As a former university professor and a political prisoner, my father wrestled with the same sorts of questions I had. His advice for me came in the form of something he'd once read by Paulo Freire. "Education functions either as an instrument to facilitate integration of the younger generations into the logic of the present system and bring about conformity or it becomes the practice of freedom, the means by which men and women deal critically and creatively with reality and discover how to participate in the transformation of their world."
This idea has become the bridge for me between the essentially intangible body of facts, knowledge, and philosophically pursued ideals and the world of the living and breathing. For me, knowledge has ceased to be merely an end in itself, but the powerful instrument through which I can improve the lives of the less fortunate, enrich the lives of the average, and engage the more fortunate in social change. To that end, my life has been focused on civic engagement and tackling the apathy in my voting-age peers towards the political process.
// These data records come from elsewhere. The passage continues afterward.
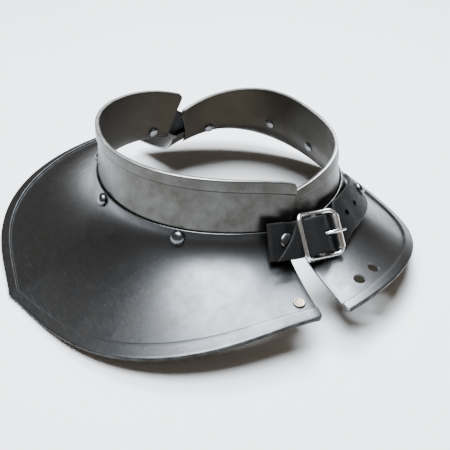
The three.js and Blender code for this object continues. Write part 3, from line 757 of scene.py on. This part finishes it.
def add_node(tree, kind, inputs=None, **values):
    node = tree.nodes.new(kind)
    for key, value in values.items():
        setattr(node, key, value)
    for key, value in (inputs or {}).items():
        if isinstance(value, bpy.types.NodeSocket):
            tree.links.new(value, node.inputs[key])
        else:
            node.inputs[key].default_value = value
    return node


def maths(tree, operation, a, b):
    return add_node(tree, "ShaderNodeMath", {0: a, 1: b}, operation=operation).outputs[0]


def spread(tree, value, low, high, to_low=0.0, to_high=1.0):
    inputs = {"Value": value, "From Min": low, "From Max": high, "To Min": to_low, "To Max": to_high}
    return add_node(tree, "ShaderNodeMapRange", inputs).outputs["Result"]


def place_of(tree):
    return add_node(tree, "ShaderNodeTexCoord").outputs["Object"]


def noise_of(tree, place, scale, detail, roughness=0.5, distortion=0.0):
    inputs = {"Vector": place, "Scale": scale, "Detail": detail, "Roughness": roughness}
    return add_node(tree, "ShaderNodeTexNoise", {**inputs, "Distortion": distortion}).outputs["Fac"]


def scratch_group():
    """Fine scratches in three crossing directions, and cloudy patches."""
    tree, start, end = new_group(
        "handling_marks",
        (("Scratch scale", 60.0), ("Cloud scale", 14.0)),
        ("Scratches", "Clouds", "Grain"),
    )
    place = place_of(tree)
    marks = None
    for turn, squeeze in ((0.3, 26), (1.35, 34), (2.3, 22)):
        mapping = add_node(tree, "ShaderNodeMapping", {"Vector": place})
        mapping.inputs["Rotation"].default_value = (0.35 * turn, 0.6 - 0.3 * turn, turn)
        mapping.inputs["Scale"].default_value = (1, squeeze, squeeze)
        noise = noise_of(tree, mapping.outputs[0], start.outputs["Scratch scale"], 3.0, 0.6)
        line = spread(tree, noise, 0.62, 0.74)
        marks = line if marks is None else maths(tree, "MAXIMUM", marks, line)
    tree.links.new(marks, end.inputs["Scratches"])
    tree.links.new(noise_of(tree, place, start.outputs["Cloud scale"], 6.0, 0.62, 0.7), end.inputs["Clouds"])
    tree.links.new(noise_of(tree, place, 900.0, 4.0, 0.6), end.inputs["Grain"])
    return tree


def edge_group():
    """Painted shade in creases and on the yoke's outer lip, and bright edges (wear, with a painted highlight
    on the plates' rims), broken up by noise.
    """
    tree, start, end = new_group("edge_wear", (("Noise scale", 180.0),), ("Grime", "Bright"))
    noise = noise_of(tree, place_of(tree), start.outputs["Noise scale"], 4.0)
    breakup = spread(tree, noise, 0.3, 0.7, 0.55, 1.0)
    for label, attribute in (("Grime", "crease"), ("Bright", "edge")):
        value = add_node(tree, "ShaderNodeAttribute", attribute_name=attribute).outputs["Fac"]
        tree.links.new(maths(tree, "MULTIPLY", value, breakup), end.inputs[label])
    return tree


def blend_colour(tree, share, a, b):
    a, b = (c if isinstance(c, bpy.types.NodeSocket) else (*c, 1) for c in (a, b))
    return add_node(tree, "ShaderNodeMix", {0: share, 6: a, 7: b}, data_type="RGBA").outputs[2]


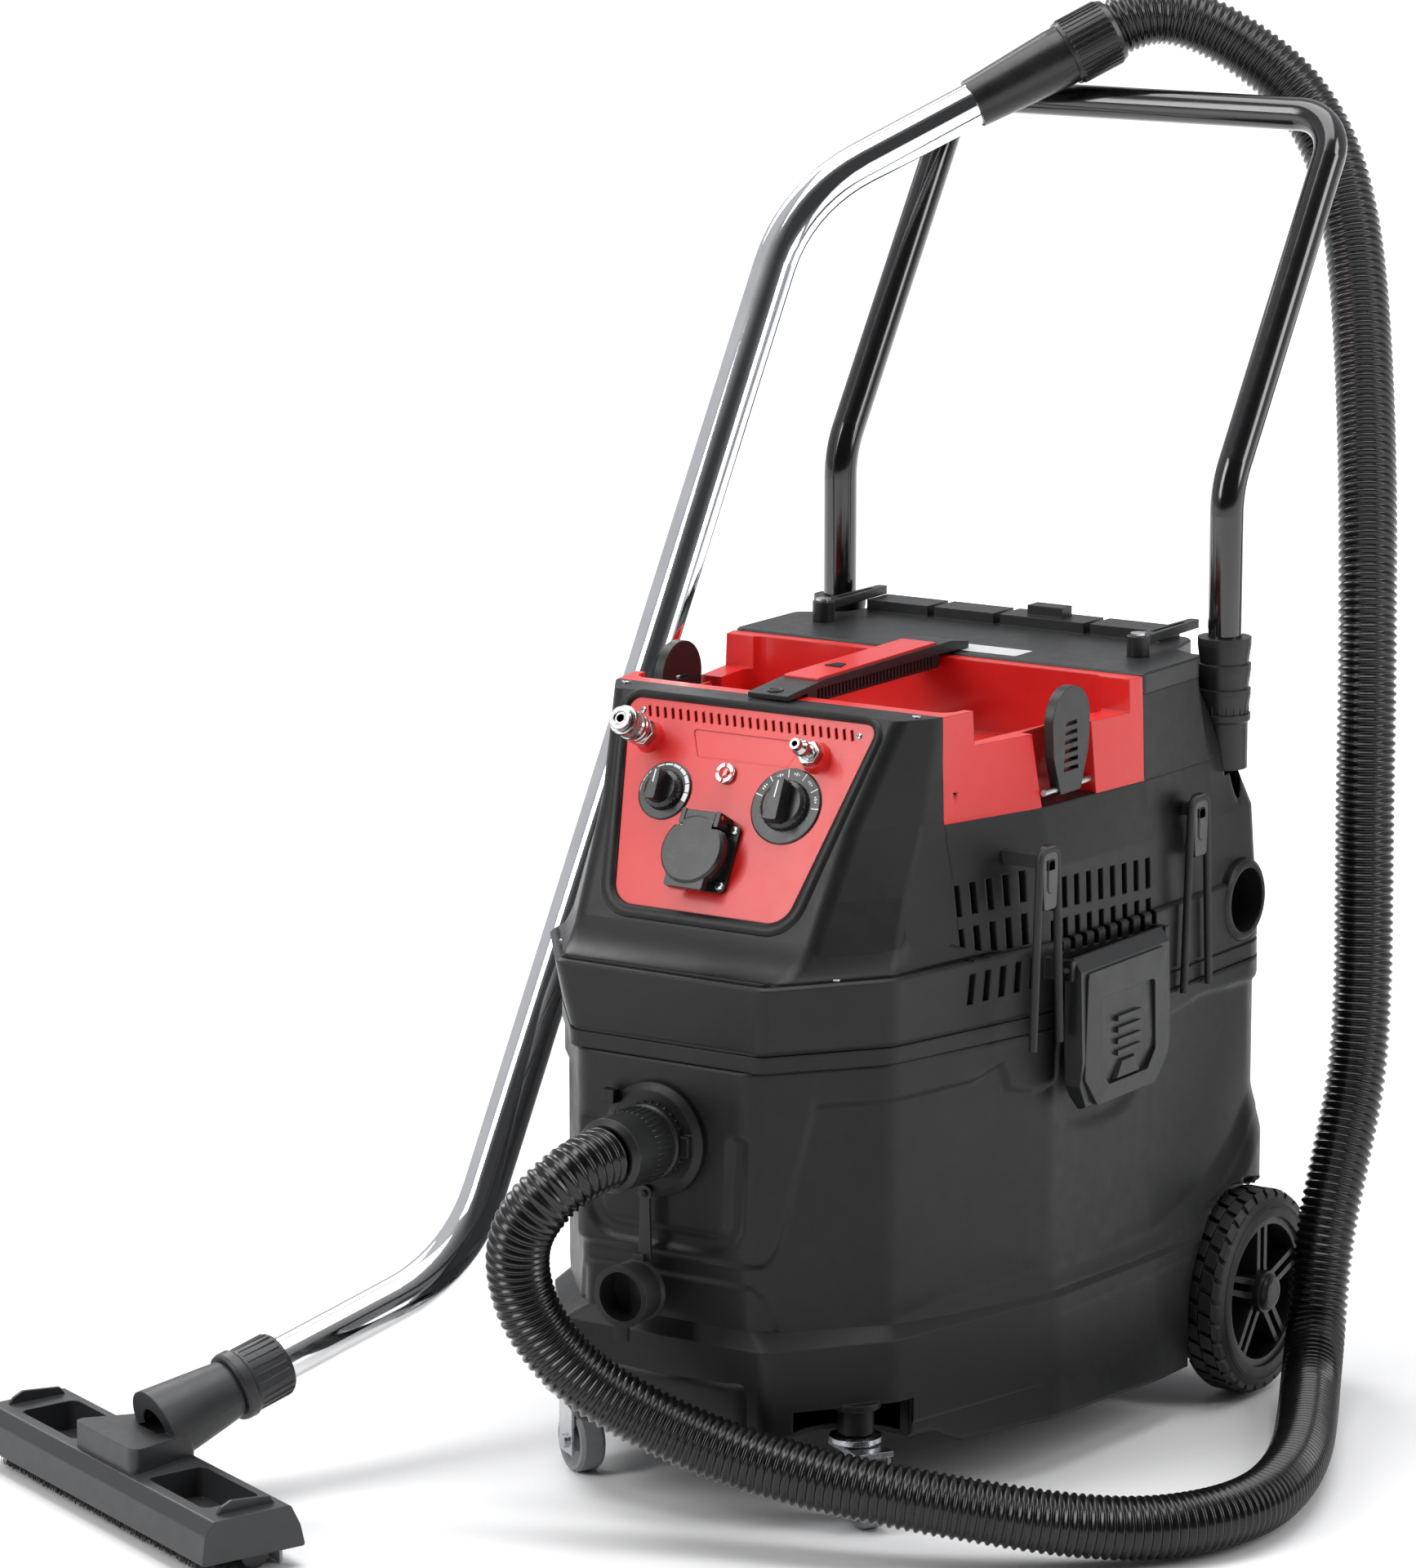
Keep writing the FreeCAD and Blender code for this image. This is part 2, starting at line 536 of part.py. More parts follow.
def make_clips():
    """Upright paddles that hold a tool box on the head."""
    width, thick = dim("clip_width"), dim("clip_thick")
    for name, side in SIDES.items():
        paddle = outline([(-15, -4), (15, -4), (width / 2 - 4, 26), (width / 2, 78), (-width / 2, 78),
                          (-width / 2 + 4, 26)], [3, 3, 10, 27, 27, 10])
        plate = extruded(paddle, thick, (side * 178 - thick / 2, 227, 533), X, Y)
        slots = [box((side * 178 - 9, 227 - 11 + row * 0.5, 546 + row * 7), (side * 178 + 9, 227 + 11 - row * 0.5,
                 549 + row * 7)) for row in range(6)]
        keep("toolbox_clip_" + name, cut(plate, cylinder(2.55, 60, (side * 178, 200, 533), Y), *slots))


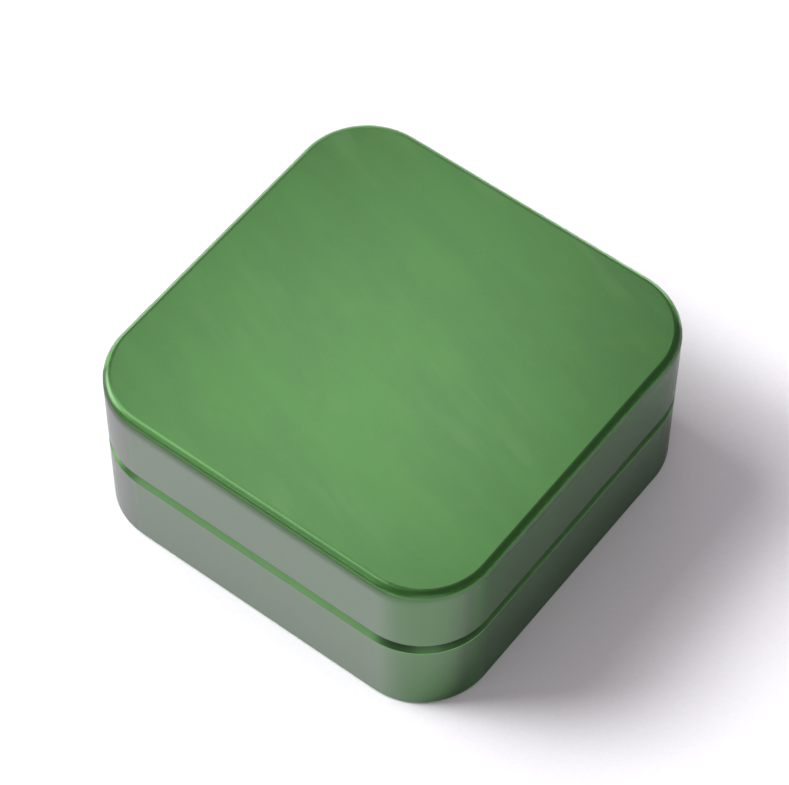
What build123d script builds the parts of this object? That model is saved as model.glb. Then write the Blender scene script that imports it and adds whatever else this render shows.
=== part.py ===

I have retained a passion for knowledge and learning, but my father's lesson now molds and tempers it. Life boils down to our interactions with one another. I can collect facts and explore profound realms of philosophy for all eternity, but I must never forget the enormous power applied knowledge has. I slowly had to learn that I must apply an amount of pragmatism to my rational understanding of life, if I ever wanted to enjoy it and use it in the service of others. I came to realize the immense power of ideas. And for that, I have my father to thank. And one Paulo Freire.